This is my column this week in the New Zealand Herald, which is published in the digital edition every Thursday…
Warning: This article is about suicide and may be distressing for some readers.
How many New Zealander’s dying by suicide are you comfortable with?
This week we were presented with the tragic and deeply sad news that we lost a record number of people to suicide this year, again.
One person in New Zealand dead, by their own hand, every 15 hours.
By ethnicity rates are highest for Maori. By age 20-24 and 40-44, and when it comes to gender for every woman that dies by suicide, three men do.
It is the largest number of people dead by suicide since we started keeping accurate records, and just a nudge under the worst rate – number of deaths per 100,000 of population – at 12.64. In 2010 – 2011 it was 12.65.
The uncomfortable reality is we still don’t know why we have such an entrenched problem with suicide in this country. What we do know is it’s getting worse. Politicians and officials will try to slice the numbers up in lots of different ways to convince us it’s not, but the long-term trend is slowly creeping up.
We might not know why, but we do know what we’re doing as a country isn’t working.
I have always believed suicide is preventable. I’m not sure it’s possible to do my job if you don’t. The choice to end one’s life is one made under the duress of many factors, individual experiences, trauma, despair and pain. But is also one made in response to life circumstances.
One of the facts we know about suicide, and mental illness more generally, is that environmental factors are at least as influential as individual factors. Our place in the community, feeling we have choices and can hope for a better future, being able to access good quality treatment and support, all make life more bearable and when those things disappear, so too can the desire to keep living.
If we accept that suicide is preventable, then why wouldn’t we want to prevent all deaths by suicide? If there are things we can change, at an individual level, at a community level, at a national and political level, why aren’t we?
Where is the political will? Where is the leadership?
We don’t have a goal for suicide reduction in this country because our Health Minister vetoed it as part of the current planning for the National Suicide Reduction plan. Why? Because he didn’t want it to become a target on which the government was held to account.
While he has subsequently said he is “open” to a target, one is yet to be set or discussed.
I think this tells you where our Minister’s priorities are.

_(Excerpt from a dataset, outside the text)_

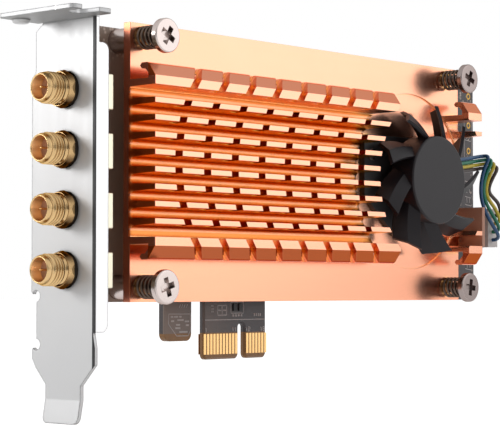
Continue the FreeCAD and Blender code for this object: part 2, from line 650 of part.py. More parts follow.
def fan_tube(label, back, front, outer, inner=None):
    """A round piece on the fan's axis from one distance off the board to another."""
    tube = doc.addObject("Part::Cylinder", label + "_solid")
    bind(tube, Radius=outer, Height="(%s) - (%s)" % (front, back))
    piece = tube
    if inner:
        core = doc.addObject("Part::Cylinder", label + "_bore")
        bind(core, Radius=inner, Height="(%s) - (%s)" % (front, back))
        piece = doc.addObject("Part::Cut", label + "_ring")
        piece.Base = tube
        piece.Tool = core
    piece.Placement = Placement(Vector(0, 0, 0), LIE_BACK)
    bind(piece, **{".Placement.Base.x": "fan_axis", ".Placement.Base.y": "-(%s)" % back,
                   ".Placement.Base.z": "sink_middle"})
    return piece


FLOOR = "sink_face - pocket_sink"
BASE_TOP = FLOOR + " + base_thickness"


def make_fan_inside():
    roof = "hub_front - hub_wall"
    keep(fan_tube("rotor_magnet", roof + " - magnet_length", roof, "hub_radius - hub_wall",
                  "hub_radius - hub_wall - magnet_wall"), "rotor_magnet")
    keep(fan_tube("rotor_shaft", BASE_TOP + " + 0.4", roof, "shaft_radius"), "rotor_shaft")
    keep(fan_tube("fan_bearing", BASE_TOP + " + 0.1", roof + " - rotor_gap", "bearing_radius",
                  "shaft_radius + shaft_play"), "fan_bearing")
    body = new_body("fan_base")
    sketch = new_sketch(body, "base_outline", "XZ_Plane", FLOOR)
    outline(sketch, [
        ("fan_axis - 18.4", "sink_middle - 4"), ("fan_axis - 18.4", "sink_middle + 8.6"),
        ("fan_axis - 16.6", "sink_middle + 10.2"), ("fan_axis + 7.5", "sink_middle + 10.2"),
        ("fan_axis + 18.0", "sink_middle + 6.4"), ("fan_axis + 18.0", "sink_middle - 6.4"),
        ("fan_axis + 7.5", "sink_middle - 13.2"), ("fan_axis - 6.6", "sink_middle - 13.2"),
    ])
    pad(body, sketch, "base_plate", "base_thickness")
    tube = new_sketch(body, "tube_outline", "XZ_Plane", BASE_TOP)
    circle(tube, "fan_axis", "sink_middle", "tube_radius")
    pad(body, tube, "tube", "%s - rotor_gap - (%s)" % (roof, BASE_TOP))
    room = new_sketch(body, "tube_bore_outline", "XZ_Plane", roof)
    circle(room, "fan_axis", "sink_middle", "bearing_radius")
    pocket(body, room, "tube_bore", "%s - (%s) - 0.1" % (roof, BASE_TOP))
    holes = new_sketch(body, "base_holes", "XZ_Plane", BASE_TOP)
    for x, z in base_screw_places():
        circle(holes, x, z, "base_screw_radius")
    pocket(body, holes, "base_drilling", "base_thickness")

    hub = Vector(value("fan_axis"), -value(BASE_TOP + " + stator_lift"), value("sink_middle"))
    start = Vector(0, 0, 0)
    height = value("stator_height")
    outer = value("stator_radius")
    ring = cylinder_along(SOUTH, hub, value("stator_ring"), height)
    ring = ring.cut(cylinder_along(SOUTH, hub, value("tube_radius"), height))
    poles = []
    inner = value("tube_radius") + 0.3
    wide = value("pole_width")
    for turn in range(int(value("stator_poles"))):
        arm = Part.makeBox(wide, height, outer - inner, Vector(-wide / 2, -height, inner))
        shoe = Part.makeCylinder(outer, height, start, SOUTH, value("shoe_angle"))
        shoe = shoe.cut(Part.makeCylinder(outer - value("shoe_thickness"), height, start, SOUTH))
        shoe.rotate(start, SOUTH, -90 - value("shoe_angle") / 2)
        pole = arm.fuse(shoe)
        pole.rotate(start, SOUTH, turn * 360 / value("stator_poles"))
        pole.translate(hub)
        poles.append(pole)
    set_in_code("stator_core", ring.fuse(poles).removeSplitter())

    screws = []
    for x, z in base_screw_places():
        start = Vector(value(x), -value("sink_face - sink_plate"), value(z))
        length = value(BASE_TOP) - value("sink_face - sink_plate")
        shank = cylinder_along(SOUTH, start, value("base_screw_radius") - 0.02, length)
        head = cylinder_along(SOUTH, start + SOUTH * length, value("base_screw_radius") + 0.55, 0.55)
        screws.append(shank.fuse(head).removeSplitter())
    set_in_code("fan_screws", Part.makeCompound(screws))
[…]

Governing is about allocating resources and providing leadership. Imagine for a moment if as a country we decided we would no longer tolerate losing anyone to suicide. If we all agreed that we would do everything it took to save every single life.
To give anyone who was struggling under the weight of despair all the help, treatment and resources they needed, including fully funding a mental health system that was available to all, whenever and where ever they needed help.
And if as individuals we did everything it took to help our families, communities and loved ones anytime they were distressed.
We would need to transform our society, change our attitudes and open our hearts.
But to do less than target zero suicides is to accept that we should just let some people die, and personally I can’t live with that.